Location
- 18 S. 7th and Market streets Philadelphia, Pennsylvania 19106 United States

Information
- Type: Public high school
- Motto: "United We Stand, Divided We Fall"
- Established: 2006
- School district: The School District of Philadelphia
- Principal: Brianna Dunn-Robb
- Staff: 14 (FTE)
- Grades: 9–12
- Enrollment: 391 (2017–18)
- Student to teacher ratio: 27.93
- Color: Red White Blue
- Mascot: Constitution General
- Newspaper: 1787 News
- Website: https://constitutionhs.philasd.org

= Constitution High School =

Constitution High School (nickname Con High) is a college preparatory high school located in Center City Philadelphia, Pennsylvania. It is the first history based high school in Pennsylvania. It was founded September 2006 by Dr. Thomas Davidson. About 290 attend grades 9 through 12. It is located in close proximity to Independence Mall in Philadelphia.

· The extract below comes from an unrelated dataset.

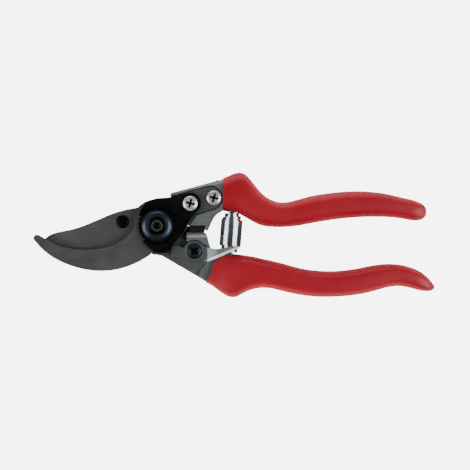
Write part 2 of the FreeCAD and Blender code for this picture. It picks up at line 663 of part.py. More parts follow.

Constitution High School has a strong relationship with the National Constitution Center, as well as partnerships with the Gilder Lehrman Institute of American History and Philadelphia law firm, Ballard Spahr LLP.

==History==
Constitution High School was founded in 2006 by Dr. Thomas Davidson, as a partnership between the Philadelphia School District, the National Constitution Center, Ballard Spahr LLP, and the Gilder Lehrman Institute of American History. Constitution High School is a college preparatory, citywide admission school located in the heart of Philadelphia's Historic District, and is the only law, democracy, and history themed high school in the Philadelphia School District and the state of Pennsylvania. Constitution has a classroom that is designed as a courtroom.

In 2023, former Constitution basketball star Jacob Beccles became the first player from the Public League to receive admission to an Ivy League University in 40 years, after committing to play basketball at Cornell University.